Tuesday, September 23, 2008

Who's Your Landlord?

IBD, in the first of a multi-part series of front page articles, begins to lay out the roots of the current crisis.


It all started, innocently enough, in 1994 with President Clinton's rewrite of the Carter-era Community Reinvestment Act.
Ostensibly intended to help deserving minority families afford homes — a noble idea — it instead led to a reckless surge in mortgage lending that has pushed our financial system to the brink of chaos.
Subprime's Mentors
Fannie and Freddie, the main vehicle for Clinton's multicultural housing policy, drove the explosion of the subprime housing market by buying up literally hundreds of billions of dollars in substandard loans — funding loans that ordinarily wouldn't have been made based on such time-honored notions as putting money down, having sufficient income, and maintaining a payment record indicating creditworthiness.
With all the old rules out the window, Fannie and Freddie gobbled up the market.
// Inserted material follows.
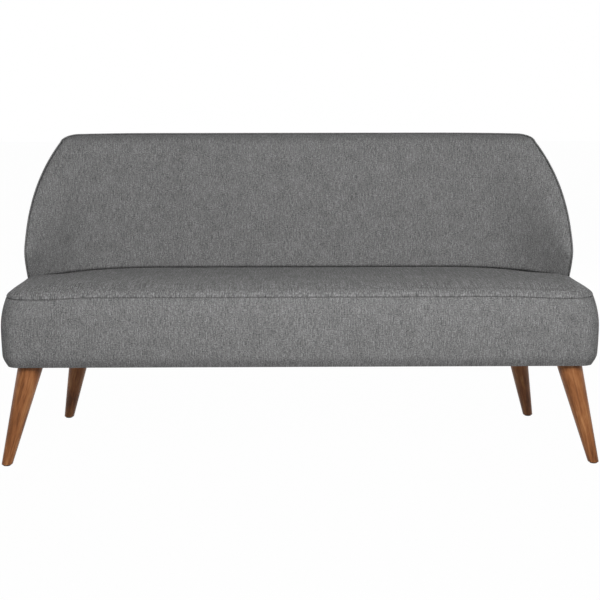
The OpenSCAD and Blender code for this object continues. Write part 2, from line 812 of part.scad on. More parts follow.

Using extraordinary leverage, they eventually controlled 90% of the secondary market mortgages. Their total portfolio of loans topped $5.4 trillion — half of all U.S. mortgage lending. They borrowed $1.5 trillion from U.S. capital markets with — wink, wink — an "implicit" government guarantee of the debts.
This created the problem we are having today.
As we noted a week ago, subprime lending surged from around $35 billion in 1994 to nearly $1 trillion last year — for total growth of 2,757% as of last year.
No real market grows that fast for that long without being fixed.

Imagine President Obama's Treasury Secretary working out the spending of the $1 Trillion honey pot in conjunction with Barney Frank and Chris Dodd with Biden, Reid and Pelosi looking on. If that doesn't cause you to shudder you aren't paying attention.